Where we worship: The church and its annex are at 7507 Tookany Creek Parkway in Cheltenham. Korean services are at 6, 9 and 11 a.m. Sunday.

English services start at 12:30 p.m. for younger members who are second-generation and "1.5-generation" Korean-Americans. (The 1.5's are those who immigrated as children.)

There is also a Wednesday service at 8 p.m.

What we believe: Pastor Choi said the main tenets for his congregation are these: That there is one God who exists as the Holy Trinity, that the Bible is the literal and infallible word of God, and that salvation is through God alone. They also belive in heaven and hell.

Match made in heaven: According to Pastor Choi, a conservative Presbyterian creed resonates with Koreans because many are conservative by nature. Presbyterians evangelized in Korea starting in the mid-1880s. Today there are close to 3 million Presbyterians in South Korea and perhaps another 75,000 Korean Presbyterians in the U.S.

Good works (outreach category): The Cheltenham congregation supports ministries as far afield as Turkey, Uganda and Argentina - and as nearby as North Philadelphia.

Teens and young adults from the congregation help teach summer school at the Logan Hope charter school and Abundant Life Church, alongside volunteers from other Korean Presbyterian churches.

Good works (incoming): Each year, the church hosts four school-age Korean orphans for a month, taking them on field trips to Washington, D.C., and to Ivy League colleges including the University of Pennsylvania, Princeton and Harvard.

The idea is to "expose them to the wider world," said Daniel Kim, pastor of the church's English-language ministry. "We try to give them a new vision."

While none of the students has matriculated to these selective American colleges so far, "almost every one of them goes to college in Korea," Pastor Kim said. "That's a big success."

Great audiovisuals: One of the most distinctive touches in the church's spare, modern sanctuary is a set of large, flat-screen displays.

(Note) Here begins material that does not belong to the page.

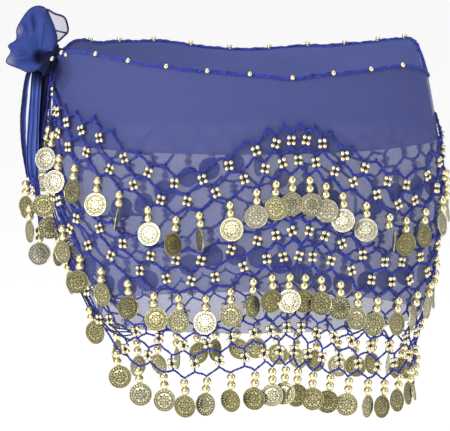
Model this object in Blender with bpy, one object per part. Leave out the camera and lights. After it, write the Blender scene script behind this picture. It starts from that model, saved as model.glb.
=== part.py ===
"""Belly dance hip scarf, worn: a hollow tube of chiffon round the hips, knotted at one side.

Sizes are millimetres, turned into metres where a mesh is made. +X is the viewer's right,
-Y the front and +Z up. The origin is the centre of the waist opening.

A place on the scarf is a station and a height. Stations run round the hips from the knot,
over the front, past the viewer's right side and back behind to the knot. The chiffon, its
doubled top, the crochet nets and the coin drops are all worked out from that one surface.
"""

import math

import bmesh
import bpy
from mathutils import Vector

METRES = 0.001

# Cloth
CLOTH_WALL = 1.2
SEAM = 0.3
LAYER_GAP = 0.6
YOKE_GAP = 1.1
PANEL_START = 14.0
PANEL_ROWS = 10
YOKE_ROWS = 3
YOKE_LEVEL = -70.0
HEM_LEVEL = -229.0

# Hips: the rings that the tube goes through
HIP_RINGS = (
    # depth below the waist opening, half width, half depth
    (-25.0, 156.0, 107.0),
    (0.0, 161.0, 110.0),
    (22.0, 165.5, 112.0),
    (50.0, 170.5, 115.0),
    (80.0, 175.0, 117.0),
    (120.0, 176.5, 118.0),
    (175.0, 170.5, 115.5),
    (210.0, 164.0, 112.5),
    (245.0, 155.0, 109.0),
    (320.0, 147.0, 106.0),
)
HIP_WIDTH, HIP_DEPTH = 176.0, 118.0
TURN_STEPS = 1440

# The upper edge, which dips at the viewer's right side and drops into the knot
RIM = (
    # station, height
    (0.0, -3.0),
    (14.0, 3.0),
    (26.0, 9.0),
    (44.0, 11.0),
    (68.0, 11.0),
    (89.0, 10.0),
    (125.0, 6.5),
    (160.0, 3.8),
    (195.0, 1.2),
    (236.0, -1.3),
    (262.0, -4.0),
    (281.0, -5.0),
    (308.0, -2.6),
    (350.0, -0.8),
    (392.0, 0.8),
    (418.0, -2.0),
    (437.0, -6.0),
    (454.0, -11.0),
    (470.0, -15.0),
    (480.0, -7.0),
    (490.0, 8.0),
    (504.0, 14.0),
    (526.0, 12.3),
    (564.0, 7.0),
    (600.0, 2.5),
    (650.0, -0.8),
    (692.0, -4.0),
    (740.0, -1.5),
    (770.0, 3.5),
    (790.0, 5.5),
    (845.0, 7.4),
    (866.0, 8.5),
    (886.0, 12.0),
    (903.0, 12.0),
    (919.0, 5.0),
    (933.0, -3.0),
)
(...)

During Korean services, the screens display English subtitles for the sermon, the congregational announcements and some hymns.

Background visuals of blue skies and clouds are peacefully ethereal.

God is ... Love, said Pastor Choi. "God gave his own son for us. I was thinking about that. I am a father. If someone asked me, 'Give me your son,' I'd never allow that. God did it because he loves us."